Nike is winning, direct to consumer is strong, China is opening up, and dollar is weak. So, stocks that have big non-US sales with China customers should have a tailwind. Same with EM in general.

American I'm not so sure about. They have to increase the amount of seats they have to sell, which involves more pilots, more planes, and most of all more business class seats. I'll take a pass - they seem to cancel my flights too much!

Munson talks energy stocks on CNBC's 3 Stock Lunch

This is less about energy stocks or individual stocks in general - and more about how analysts come up with their top picks for the new year, or what is known as their high conviction bets. My lesson here is that you have to read the actual report, not the short summary at the top to understand exactly what these Wall Street people are assuming to get their price targets. Yes, price targets matter.

For instance the first company had a conviction buy based on the idea that OPEC would really bump up capital expenditures next year. Well, I hope so because oil firms here are not reinvesting like the past. This is a big IF for a stock that has pretty much mirrored the more diversified energy sector ETFs.

Then the second company I talked about the price target on a stock trading at a nose-bleed 70x on 2023 earnings was only 10% higher. 10% higher for the risk of owning an individual stock? Hmmm.

The last one is more a craps shoot. Come on, if you are going to dip your toe into an individual stock, at least have some upside to taking the risk - but be aware that the huge upside was based on government permits, big increases to lithium prices and continued demand for EVs. There is nothing wrong with individual stocks or taking risk, or even speculating, just know than when you invest in something based on somebody else's work, know their assumptions.

Lee Munson Talks Big Picture with Maria Bartiromo on Fox Business

What a great time!

I got to talk big picture and share my trading thoughts. Here is the bottom line: we are still in a bear market.

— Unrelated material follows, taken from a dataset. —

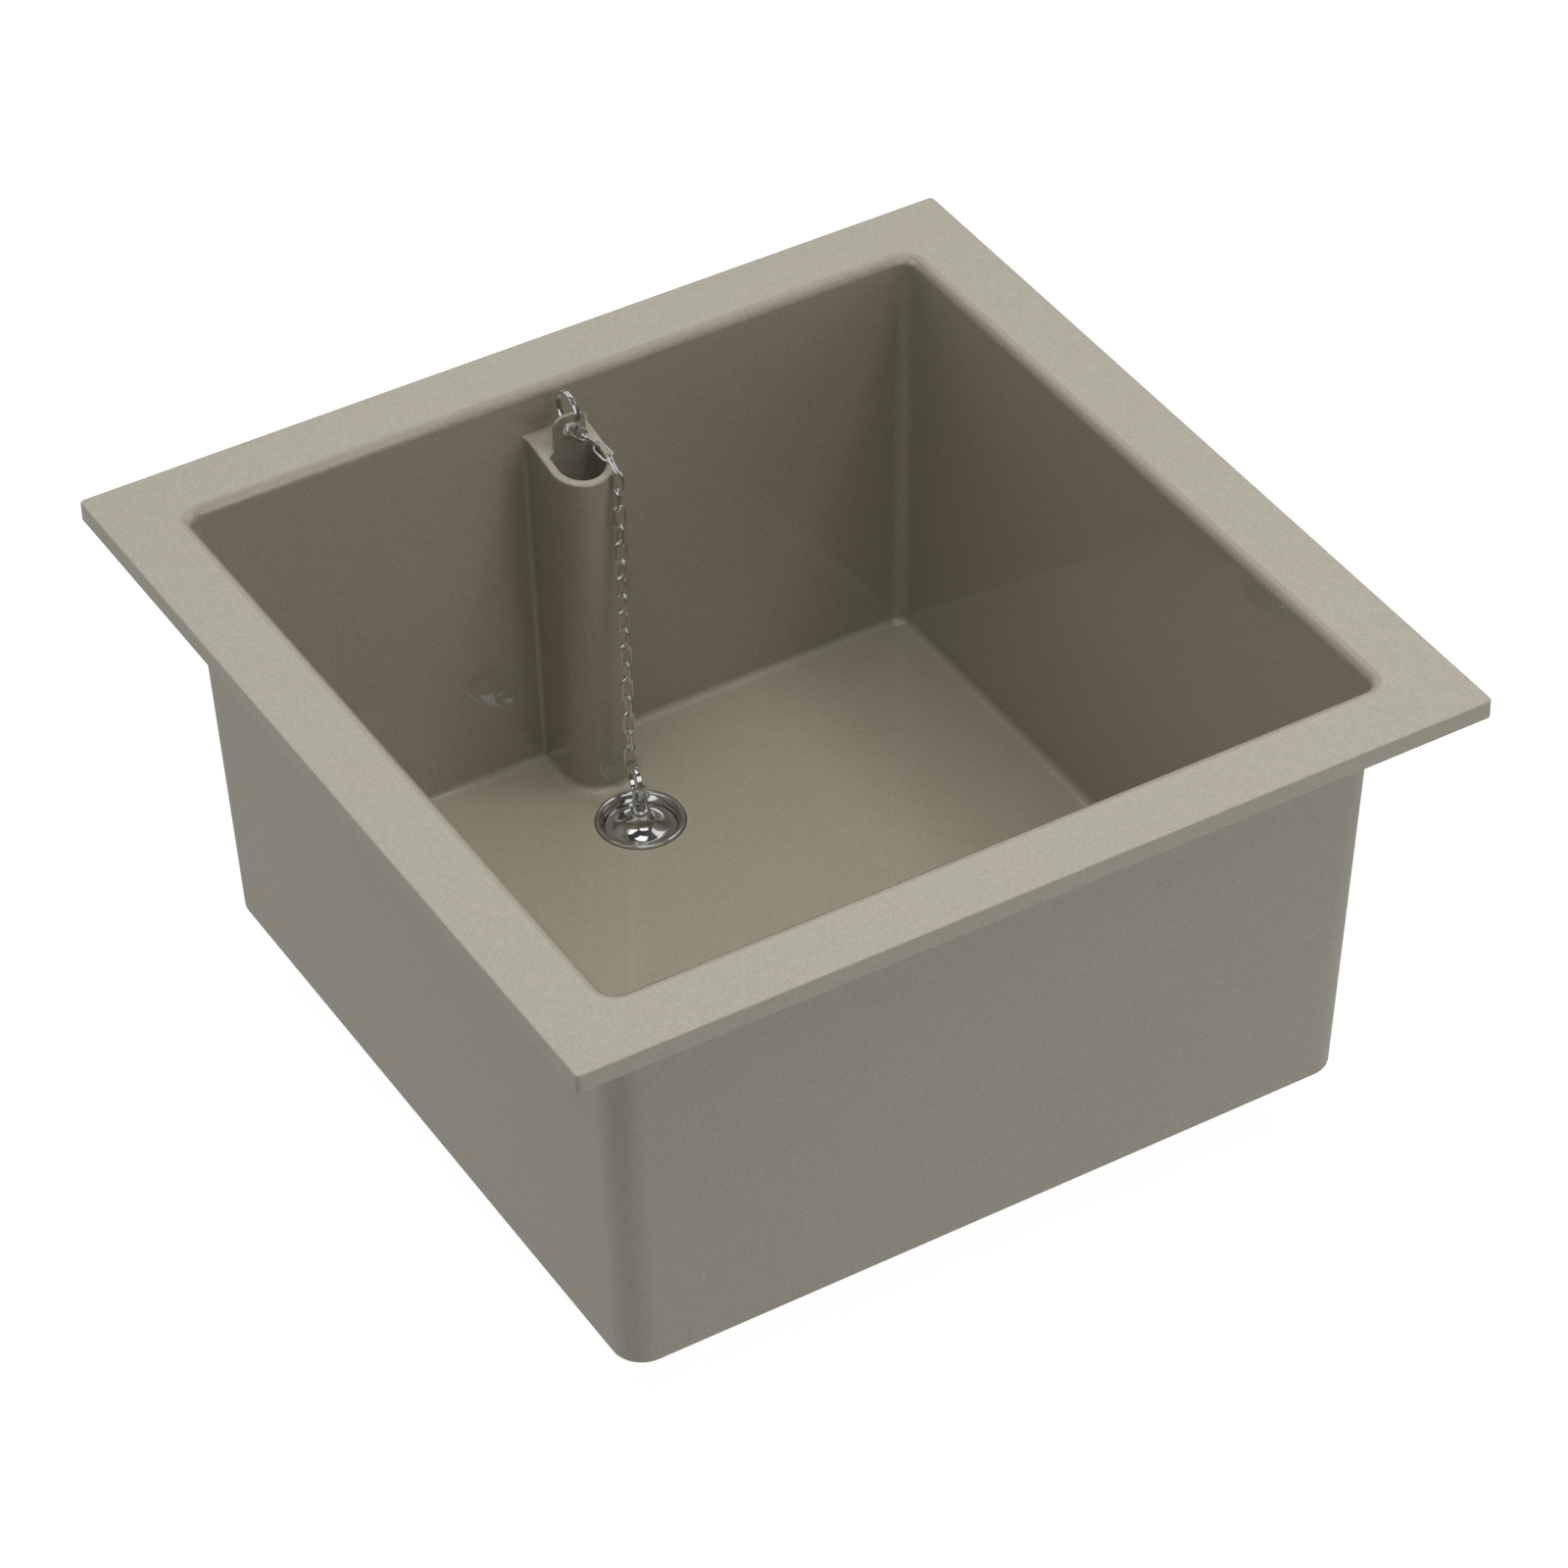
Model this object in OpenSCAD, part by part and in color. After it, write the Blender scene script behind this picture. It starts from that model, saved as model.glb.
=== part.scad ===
// Square inset cleaner's sink with a flat rim, an integral overflow column in
// its back wall, a flanged waste and a plug on a link chain.
// Millimetres. X to the right, Y to the back, Z up. The lowest point of the
// waste tail is at Z = 0 and the bowl is centred on X = Y = 0.

/* [Rim] */
// Width and depth of the square rim
rim_w = 480; // [470:1:500]
// Thickness of the rim
rim_t = 10.2; // [9:0.1:12]
// Plan radius of the rim's outer corners
rim_corner_r = 2.5; // [1:0.5:6]
// Radius of the rounded edge between rim and bowl
mouth_r = 8; // [6:0.5:9]

/* [Bowl] */
// Half width of the bowl at the level of the rim's top face
bowl_half = 200.1; // [198:0.1:203]
// Inward lean of the bowl's walls, in millimetres per millimetre
draft = 0.0365; // [0.03:0.001:0.04]
// Depth of the bowl
bowl_depth = 220; // [215:1:225]
// Thickness of the bowl's walls
wall_t = 6; // [5.5:0.1:6.5]
// Thickness of the bowl's floor
floor_t = 16; // [15:0.5:18]
// Radius of the bowl's outside corners
outer_corner_r = 15.5; // [13:0.5:18]
// Radius of the bowl's inside corners
inner_corner_r = 8; // [7:0.5:10]
// Height of the rounded edge round the floor
floor_edge_r = 5; // [4:0.5:6]

/* [Overflow column] */
// Sideways place of the column's centre line
column_x = -2.5; // [-4:0.5:0]
// Outside radius of the column at its lip
column_r = 16.9; // [16.5:0.1:17.5]
// Radius of the overflow shaft inside the column
shaft_r = 12.4; // [12:0.1:12.8]
// Slope of the lip's top face, in degrees
lip_slope = 12; // [10:1:13]
// Thickness of the chain tab
tab_t = 2; // [1.8:0.1:2.4]
// Width of the chain tab
tab_w = 18; // [17:0.5:18.5]
// Radius of the hole in the chain tab
tab_hole_r = 3.8; // [3.4:0.1:4]

/* [Waste] */
// Radius of the waste's flange
flange_r = 22.9; // [22.5:0.1:23.1]
// Radius of the waste's bore
waste_bore_r = 13.9; // [13.8:0.1:14.1]
// Radius over the waste tail's thread
tail_r = 16.625; // [16.5:0.005:16.7]
// Length of the tail below the bowl's outside
tail_drop = 44; // [42:1:50]
// Width across the flats of the backnut
nut_flats = 45; // [43:1:48]

/* [Plug] */
// Radius of the plug's metal cap
cap_r = 18.1; // [17.9:0.1:18.2]
// Radius of the rubber seal under the cap
seal_r = 13.6; // [13.4:0.1:13.6]
// Wire radius of the plug's eye
eye_wire_r = 0.9; // [0.8:0.05:0.9]

/* [Chain] */
// Wire radius of a chain link
link_wire_r = 0.65; // [0.55:0.05:0.65]
// Length over a chain link
link_l = 13.6; // [13.2:0.1:13.6]
// Width over a chain link
link_w = 6.8; // [6.6:0.1:6.8]
// Outer radius of the two split rings
ring_r = 10.5; // [10.3:0.1:10.5]
// Width of the split rings' band
ring_w = 2.7; // [2.4:0.1:2.7]
// Thickness of the split rings' band
ring_t = 1.3; // [1.1:0.1:1.3]

/* [Hidden] */
$fn = 64;
e = 0.01;
// Everything below is laid out with the rim's top face at height 0
outside_depth = bowl_depth + floor_t;
total_h = outside_depth + tail_drop;
shaft_back = 186.5;
lip_back_z = -25.4;
lip_back_y = 199;
plug_x = -5.7;
plug_y = 123.3;
groove_z = -outside_depth + 3.5;
groove_h = 6;
seat_z = -bowl_depth - 4.9;
recess_z = -bowl_depth - 3.4;
// Collar under the flange, which holds the plug's seat
collar_r = 19.9;
collar_z = seat_z - 1.3;

// Colours
clay = [0.64, 0.62, 0.56];
chrome = [0.80, 0.81, 0.82];
rubber = [0.13, 0.13, 0.14];
nylon = [0.88, 0.87, 0.82];
brass = [0.78, 0.66, 0.40];

// Half width of the bowl's inside at a height
function inner_half(z) = bowl_half + draft * z;
function outer_half(z) = inner_half(z) + wall_t;
// Centre line of the column leans with the back wall
function column_y(z) = 176.75 + draft * (z + 29.5);
function column_rad(z) = column_r + 0.0084 * (-29.5 - z);

module rounded_plate(half, r, t = e) {
  for (i = [-1, 1], j = [-1, 1])
    translate([i * (half - r), j * (half - r), 0]) cylinder(r = r, h = t, $fn = 32);
}

// A tapered square block with round corners, from one height to another
module frustum(z0, half0, r0, z1, half1, r1) {
  hull() {
    translate([0, 0, z0]) rounded_plate(half0, r0);
    translate([0, 0, z1 - e]) rounded_plate(half1, r1);
  }
}

module rim() {
  h = rim_w / 2;
  c = rim_corner_r;
  translate([0, 0, -rim_t]) linear_extrude(rim_t) union() {
    square([rim_w - 2 * c, rim_w], center = true);
    square([rim_w, rim_w - 2 * c], center = true);
    for (i = [-1, 1], j = [-1, 1]) translate([i * (h - c), j * (h - c)]) circle(c);
  }
}

// Outline of the column: half a circle to the front and straight sides back
// into the wall
module column_outline(z, r, back) {
  translate([column_x, column_y(z), z]) cylinder(r = r, h = e, $fn = 40);
  translate([column_x - r, column_y(z), z]) cube([2 * r, back - column_y(z), e]);
}

module column_solid() {
  intersection() {
    hull() {
      column_outline(-20, column_rad(-20), inner_half(-20) + 3);
      column_outline(-bowl_depth - 2, column_rad(-bowl_depth), inner_half(-bowl_depth) + 3);
    }
    translate([column_x, lip_back_y, lip_back_z]) rotate([lip_slope, 0, 0])
      translate([-40, -70, -260]) cube([80, 90, 260]);
  }
}

// The shaft's outline, narrower at the back where the tab stands
module shaft_outline(z) {
  b = shaft_back + draft * (z + 29.5) * (z < -29.5 ? 1 : 0);
  translate([column_x, column_y(z) - 0.5, z]) cylinder(r = shaft_r, h = e, $fn = 40);
  translate([0, 0, z]) linear_extrude(e) polygon([
    [column_x - shaft_r, column_y(z) - 0.5], [column_x + shaft_r, column_y(z) - 0.5],
    [column_x + shaft_r, b - 2.4], [column_x + tab_w / 2, b],
    [column_x - tab_w / 2, b], [column_x - shaft_r, b - 2.4]]);
}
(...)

I've been able to buy asset classes at good prices this fall after taking some money off the table back in August - but ask yourself, do you really think the Fed is going to let the market trade significantly higher ahead of inflation over 7%...5%...4%?

If you are super overweight stocks right now, you may want to consider taking some exposure off and get back to just overweight. With tax loss harvesting coming into play next month, a December Fed meeting, and earnings just starting to cave in, we could see some type of replay of December 2018. Meaning, lots of volatility.

Think about it - every growth player out there is hoping for a fast pivot back to cheap money - I'm looking for the Fed to do what they say they are going to do - finish off the hikes over the next few months then pause until inflation comes down, not cut just so your money losing tech stocks can trade higher.

As for bonds - I'm simply staying shorter term for now. Why step into a complex, risky environment?